The shoddy wall holding all my emotions in started to crack. “I’m alive.” My voice shook.
“Yes, you are.”
My voice dropped to a whisper. “It was justified.”
“Yes, it was.”
A tear escaped and spilled over. “I didn’t pull the trigger.”
“No, you didn’t. I did, and I’d do it again in a heartbeat.”
Tears started flowing freely, but he wasn’t finished.
“So would Savatier, so would all of us here today.” He took my hand in both of his. “We were all trained to protect, and that’s what we did. You have nothing to feel guilty about.”
I couldn’t swallow past the lump in my throat. “It was all my fault,” I sobbed. “I pulled his mask off!”
A man who smelled like the ocean pulled me into his arms. “No, none of it was your fault.”
I cried harder.
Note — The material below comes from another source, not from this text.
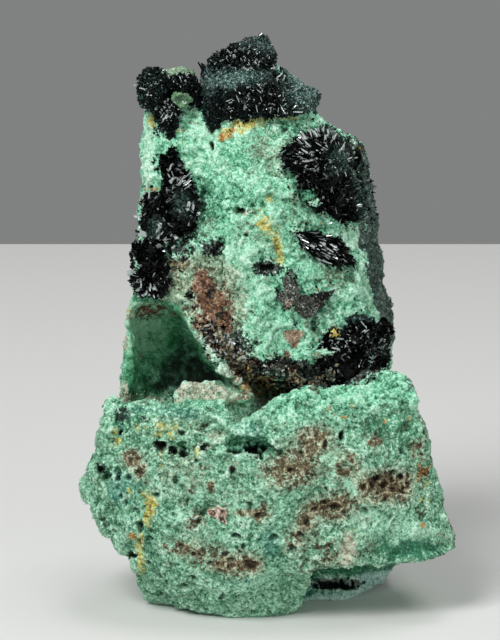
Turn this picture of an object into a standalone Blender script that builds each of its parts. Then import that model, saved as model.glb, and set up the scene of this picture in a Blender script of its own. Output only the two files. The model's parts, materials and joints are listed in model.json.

I didn’t even hear the front door open.
“What the hell did you do to her?” Sawyer barked.
Talon eased back, but he held my arm and ignored Sawyer as his Southern accent came rushing back. “You remember what I said, darlin’.” He stood and tipped his chin at Sawyer. “No time like the present to man up, Playboy.” Grabbing his medical kit, Talon walked toward the front door.
Eyebrows drawn together, jaw set, Sawyer glared after Talon. “I need her stuff.”
“Already in Patrol’s ride,” Talon threw over his shoulder before opening the door and walking out.
Sawyer watched Talon leave before looking back at me. “Why were you in his arms?” he accused.
It was as if a switch had been flipped.
The foster girl who married Brian was gone, and the girl in the diner who owned her own business and told Sawyer Savatier’s supermodel ex-girlfriend off came out. “For real? You’re going to stand there and ask me that? After what happened outside? After everything ?” I stood. “You know what, forget it. Forget you .” I pushed my way around him. “Talon!”
“You’re still married,” he ground out.
The weight of humiliation slammed into my chest and I spun. “I’m separated, big difference. Get over yourself!”
“There is no—”
“No.” I held my hand up. “Don’t you dare. You were there in that shower as much as I was, and I’m not going to let you turn me into some villain or into some… some… bad person like those… those…” I hit a wall. The breadth of my emotional tolerance stretched to the very last shred of dignity I had left, and a sob, half mortification, half nervous breakdown, and all frustration broke free. “Carjackers,” I managed.
“This isn’t about a carjacking!” he roared.
I lost it. “How easy for you to say,” I yelled back. “You didn’t get staples, you didn’t get shot at, you didn’t get locked up for five days while crazy-scary gang members hunted you down. You have no idea what it’s like!” As soon as the words left my mouth, I realized what a complete jerk I was. Of course he knew. He knew what every one of those things was like.
But I wasn’t taking it back.
Not one word.
I yanked open the front door of the house I almost died in just as Talon was getting in his Challenger. “Talon!”